[PROVIDED MATERIAL start]

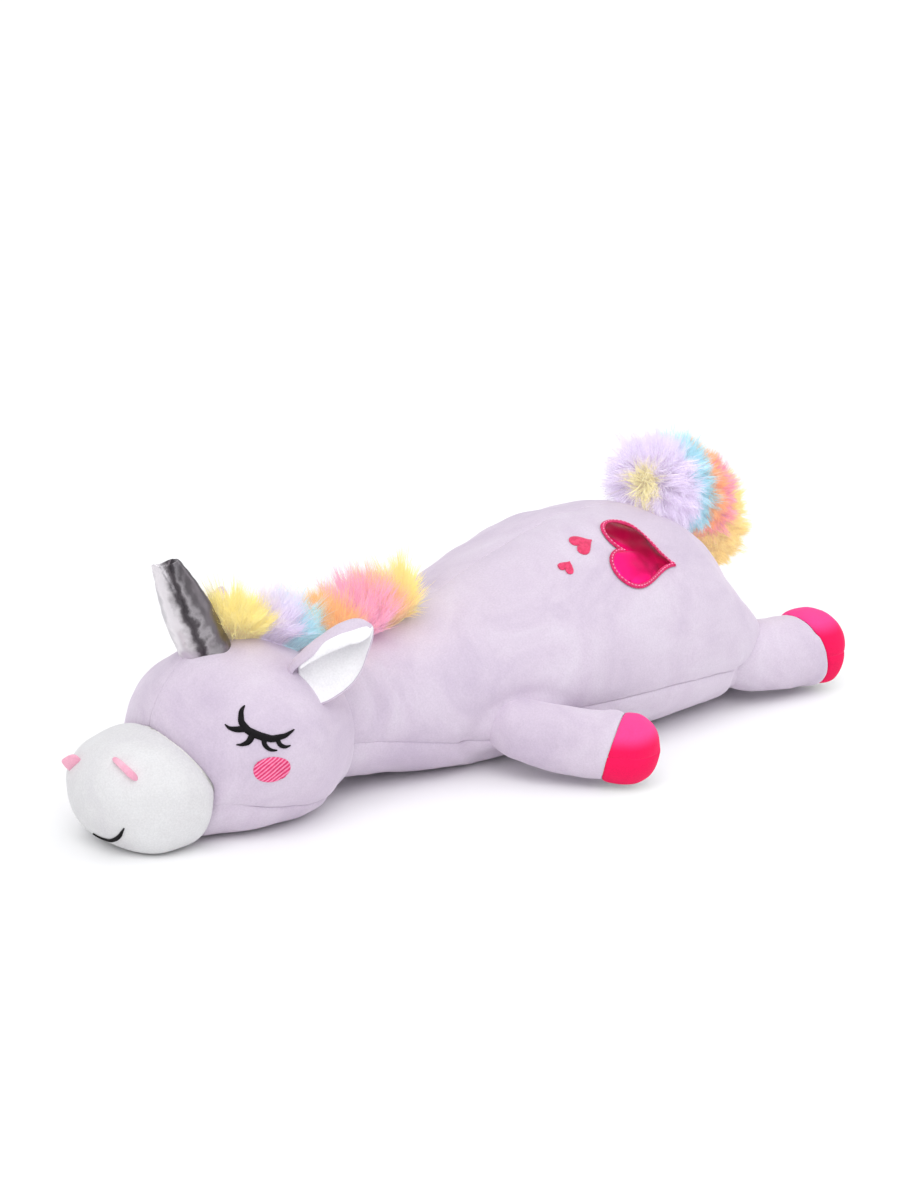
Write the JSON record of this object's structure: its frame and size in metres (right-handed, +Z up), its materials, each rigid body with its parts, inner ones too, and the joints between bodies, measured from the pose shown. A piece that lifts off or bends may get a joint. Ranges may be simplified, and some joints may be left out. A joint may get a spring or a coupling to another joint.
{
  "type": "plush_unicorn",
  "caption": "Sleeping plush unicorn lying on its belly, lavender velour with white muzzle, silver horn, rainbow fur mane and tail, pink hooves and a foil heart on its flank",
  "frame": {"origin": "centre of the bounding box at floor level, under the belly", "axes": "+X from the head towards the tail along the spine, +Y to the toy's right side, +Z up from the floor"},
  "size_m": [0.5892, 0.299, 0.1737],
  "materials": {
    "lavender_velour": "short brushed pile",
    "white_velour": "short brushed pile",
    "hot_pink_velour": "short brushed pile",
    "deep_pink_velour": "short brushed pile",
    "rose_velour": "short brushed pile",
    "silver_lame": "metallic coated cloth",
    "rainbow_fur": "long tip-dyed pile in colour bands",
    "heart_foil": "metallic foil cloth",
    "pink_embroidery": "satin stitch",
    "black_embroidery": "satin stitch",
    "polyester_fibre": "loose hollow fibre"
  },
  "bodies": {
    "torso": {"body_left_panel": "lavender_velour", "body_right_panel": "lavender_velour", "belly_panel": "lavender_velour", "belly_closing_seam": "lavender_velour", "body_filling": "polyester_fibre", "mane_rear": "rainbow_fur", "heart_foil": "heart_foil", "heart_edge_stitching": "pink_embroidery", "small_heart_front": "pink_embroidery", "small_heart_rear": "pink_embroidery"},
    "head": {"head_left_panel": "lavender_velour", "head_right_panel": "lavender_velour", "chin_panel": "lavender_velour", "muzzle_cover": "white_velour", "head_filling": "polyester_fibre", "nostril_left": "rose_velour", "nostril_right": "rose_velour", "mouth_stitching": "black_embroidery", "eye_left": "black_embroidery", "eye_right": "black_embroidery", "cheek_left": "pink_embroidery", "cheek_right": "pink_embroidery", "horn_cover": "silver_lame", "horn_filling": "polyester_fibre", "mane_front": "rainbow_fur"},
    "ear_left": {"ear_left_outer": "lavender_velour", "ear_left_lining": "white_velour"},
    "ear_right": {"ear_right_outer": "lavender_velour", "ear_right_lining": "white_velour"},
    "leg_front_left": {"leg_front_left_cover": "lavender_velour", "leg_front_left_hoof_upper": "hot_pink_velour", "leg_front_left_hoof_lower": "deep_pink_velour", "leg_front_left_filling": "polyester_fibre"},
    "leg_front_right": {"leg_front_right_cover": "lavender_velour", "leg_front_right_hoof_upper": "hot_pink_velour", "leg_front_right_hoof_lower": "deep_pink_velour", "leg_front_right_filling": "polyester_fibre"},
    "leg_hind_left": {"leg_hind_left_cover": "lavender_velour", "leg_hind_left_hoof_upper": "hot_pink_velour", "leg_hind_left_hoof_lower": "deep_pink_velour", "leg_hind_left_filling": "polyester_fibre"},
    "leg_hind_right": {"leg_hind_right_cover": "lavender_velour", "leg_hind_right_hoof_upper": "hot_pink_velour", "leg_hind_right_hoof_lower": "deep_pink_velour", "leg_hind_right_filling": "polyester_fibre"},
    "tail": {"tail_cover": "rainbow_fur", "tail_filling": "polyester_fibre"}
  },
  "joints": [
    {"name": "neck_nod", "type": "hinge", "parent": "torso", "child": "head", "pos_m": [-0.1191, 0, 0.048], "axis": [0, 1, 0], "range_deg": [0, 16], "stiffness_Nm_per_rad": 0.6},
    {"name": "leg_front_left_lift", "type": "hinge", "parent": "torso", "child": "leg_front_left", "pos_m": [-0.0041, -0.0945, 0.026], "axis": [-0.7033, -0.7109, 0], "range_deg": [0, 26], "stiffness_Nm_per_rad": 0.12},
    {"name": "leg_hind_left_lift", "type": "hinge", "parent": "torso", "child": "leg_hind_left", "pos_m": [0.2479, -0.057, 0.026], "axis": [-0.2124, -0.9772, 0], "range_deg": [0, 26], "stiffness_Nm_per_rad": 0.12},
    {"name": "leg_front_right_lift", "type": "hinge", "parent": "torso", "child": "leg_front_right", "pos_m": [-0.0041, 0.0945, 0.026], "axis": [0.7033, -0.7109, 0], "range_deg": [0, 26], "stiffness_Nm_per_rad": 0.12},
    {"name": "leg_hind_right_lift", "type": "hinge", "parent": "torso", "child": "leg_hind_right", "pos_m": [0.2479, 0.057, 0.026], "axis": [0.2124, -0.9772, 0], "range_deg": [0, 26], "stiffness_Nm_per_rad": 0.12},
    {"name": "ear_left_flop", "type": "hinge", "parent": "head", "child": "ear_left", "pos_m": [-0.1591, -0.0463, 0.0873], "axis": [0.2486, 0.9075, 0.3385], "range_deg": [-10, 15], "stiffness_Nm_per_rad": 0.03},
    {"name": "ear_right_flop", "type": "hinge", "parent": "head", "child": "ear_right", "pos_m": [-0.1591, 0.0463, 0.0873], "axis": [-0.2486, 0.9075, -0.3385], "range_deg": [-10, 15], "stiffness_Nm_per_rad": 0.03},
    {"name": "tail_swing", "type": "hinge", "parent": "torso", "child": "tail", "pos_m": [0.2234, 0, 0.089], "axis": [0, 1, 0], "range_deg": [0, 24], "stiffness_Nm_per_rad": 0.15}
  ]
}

[PROVIDED MATERIAL end]

_SET TASK_
Output every line above without altering anything.

_RESPONSE TO THIS EXERCISE_
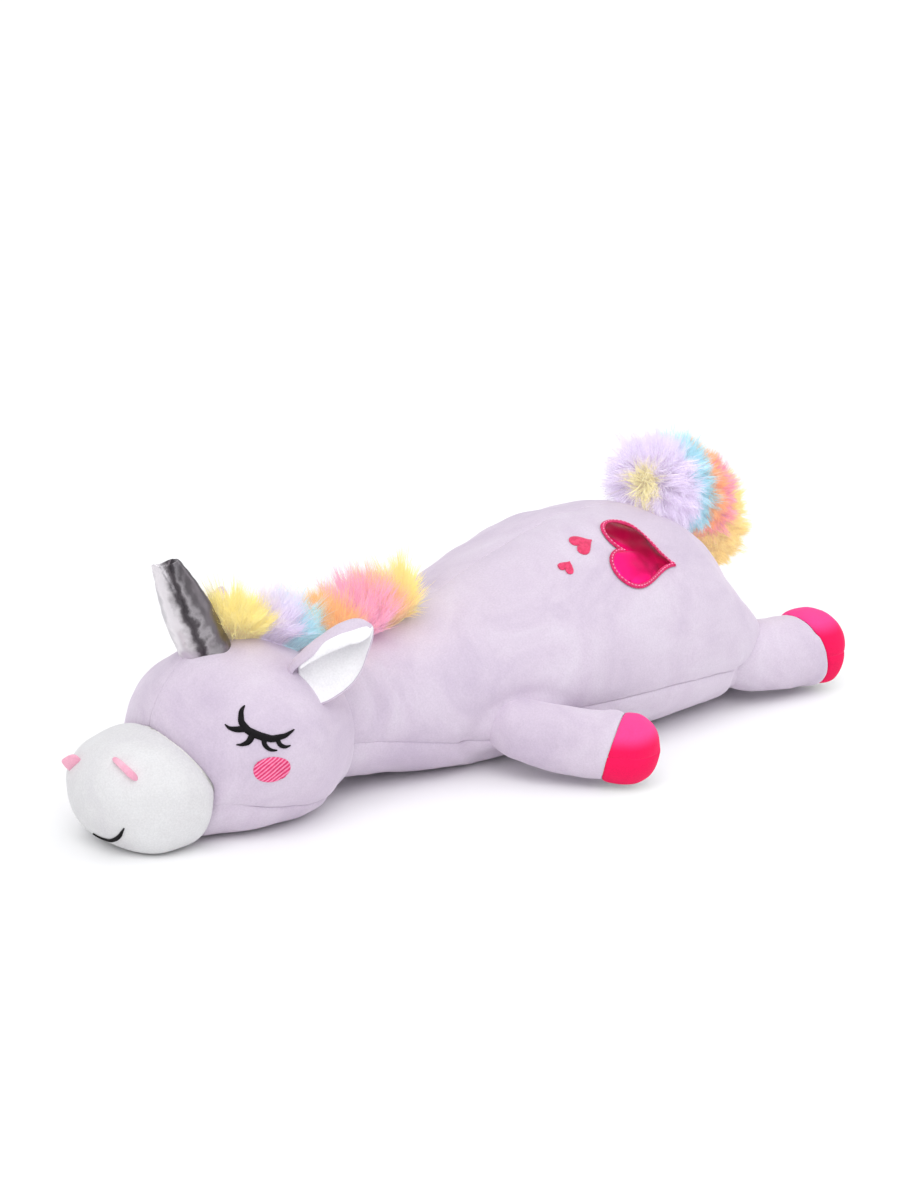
Write the JSON record of this object's structure: its frame and size in metres (right-handed, +Z up), its materials, each rigid body with its parts, inner ones too, and the joints between bodies, measured from the pose shown. A piece that lifts off or bends may get a joint. Ranges may be simplified, and some joints may be left out. A joint may get a spring or a coupling to another joint.
{
  "type": "plush_unicorn",
  "caption": "Sleeping plush unicorn lying on its belly, lavender velour with white muzzle, silver horn, rainbow fur mane and tail, pink hooves and a foil heart on its flank",
  "frame": {"origin": "centre of the bounding box at floor level, under the belly", "axes": "+X from the head towards the tail along the spine, +Y to the toy's right side, +Z up from the floor"},
  "size_m": [0.5892, 0.299, 0.1737],
  "materials": {
    "lavender_velour": "short brushed pile",
    "white_velour": "short brushed pile",
    "hot_pink_velour": "short brushed pile",
    "deep_pink_velour": "short brushed pile",
    "rose_velour": "short brushed pile",
    "silver_lame": "metallic coated cloth",
    "rainbow_fur": "long tip-dyed pile in colour bands",
    "heart_foil": "metallic foil cloth",
    "pink_embroidery": "satin stitch",
    "black_embroidery": "satin stitch",
    "polyester_fibre": "loose hollow fibre"
  },
  "bodies": {
    "torso": {"body_left_panel": "lavender_velour", "body_right_panel": "lavender_velour", "belly_panel": "lavender_velour", "belly_closing_seam": "lavender_velour", "body_filling": "polyester_fibre", "mane_rear": "rainbow_fur", "heart_foil": "heart_foil", "heart_edge_stitching": "pink_embroidery", "small_heart_front": "pink_embroidery", "small_heart_rear": "pink_embroidery"},
    "head": {"head_left_panel": "lavender_velour", "head_right_panel": "lavender_velour", "chin_panel": "lavender_velour", "muzzle_cover": "white_velour", "head_filling": "polyester_fibre", "nostril_left": "rose_velour", "nostril_right": "rose_velour", "mouth_stitching": "black_embroidery", "eye_left": "black_embroidery", "eye_right": "black_embroidery", "cheek_left": "pink_embroidery", "cheek_right": "pink_embroidery", "horn_cover": "silver_lame", "horn_filling": "polyester_fibre", "mane_front": "rainbow_fur"},
    "ear_left": {"ear_left_outer": "lavender_velour", "ear_left_lining": "white_velour"},
    "ear_right": {"ear_right_outer": "lavender_velour", "ear_right_lining": "white_velour"},
    "leg_front_left": {"leg_front_left_cover": "lavender_velour", "leg_front_left_hoof_upper": "hot_pink_velour", "leg_front_left_hoof_lower": "deep_pink_velour", "leg_front_left_filling": "polyester_fibre"},
    "leg_front_right": {"leg_front_right_cover": "lavender_velour", "leg_front_right_hoof_upper": "hot_pink_velour", "leg_front_right_hoof_lower": "deep_pink_velour", "leg_front_right_filling": "polyester_fibre"},
    "leg_hind_left": {"leg_hind_left_cover": "lavender_velour", "leg_hind_left_hoof_upper": "hot_pink_velour", "leg_hind_left_hoof_lower": "deep_pink_velour", "leg_hind_left_filling": "polyester_fibre"},
    "leg_hind_right": {"leg_hind_right_cover": "lavender_velour", "leg_hind_right_hoof_upper": "hot_pink_velour", "leg_hind_right_hoof_lower": "deep_pink_velour", "leg_hind_right_filling": "polyester_fibre"},
    "tail": {"tail_cover": "rainbow_fur", "tail_filling": "polyester_fibre"}
  },
  "joints": [
    {"name": "neck_nod", "type": "hinge", "parent": "torso", "child": "head", "pos_m": [-0.1191, 0, 0.048], "axis": [0, 1, 0], "range_deg": [0, 16], "stiffness_Nm_per_rad": 0.6},
    {"name": "leg_front_left_lift", "type": "hinge", "parent": "torso", "child": "leg_front_left", "pos_m": [-0.0041, -0.0945, 0.026], "axis": [-0.7033, -0.7109, 0], "range_deg": [0, 26], "stiffness_Nm_per_rad": 0.12},
    {"name": "leg_hind_left_lift", "type": "hinge", "parent": "torso", "child": "leg_hind_left", "pos_m": [0.2479, -0.057, 0.026], "axis": [-0.2124, -0.9772, 0], "range_deg": [0, 26], "stiffness_Nm_per_rad": 0.12},
    {"name": "leg_front_right_lift", "type": "hinge", "parent": "torso", "child": "leg_front_right", "pos_m": [-0.0041, 0.0945, 0.026], "axis": [0.7033, -0.7109, 0], "range_deg": [0, 26], "stiffness_Nm_per_rad": 0.12},
    {"name": "leg_hind_right_lift", "type": "hinge", "parent": "torso", "child": "leg_hind_right", "pos_m": [0.2479, 0.057, 0.026], "axis": [0.2124, -0.9772, 0], "range_deg": [0, 26], "stiffness_Nm_per_rad": 0.12},
    {"name": "ear_left_flop", "type": "hinge", "parent": "head", "child": "ear_left", "pos_m": [-0.1591, -0.0463, 0.0873], "axis": [0.2486, 0.9075, 0.3385], "range_deg": [-10, 15], "stiffness_Nm_per_rad": 0.03},
    {"name": "ear_right_flop", "type": "hinge", "parent": "head", "child": "ear_right", "pos_m": [-0.1591, 0.0463, 0.0873], "axis": [-0.2486, 0.9075, -0.3385], "range_deg": [-10, 15], "stiffness_Nm_per_rad": 0.03},
    {"name": "tail_swing", "type": "hinge", "parent": "torso", "child": "tail", "pos_m": [0.2234, 0, 0.089], "axis": [0, 1, 0], "range_deg": [0, 24], "stiffness_Nm_per_rad": 0.15}
  ]
}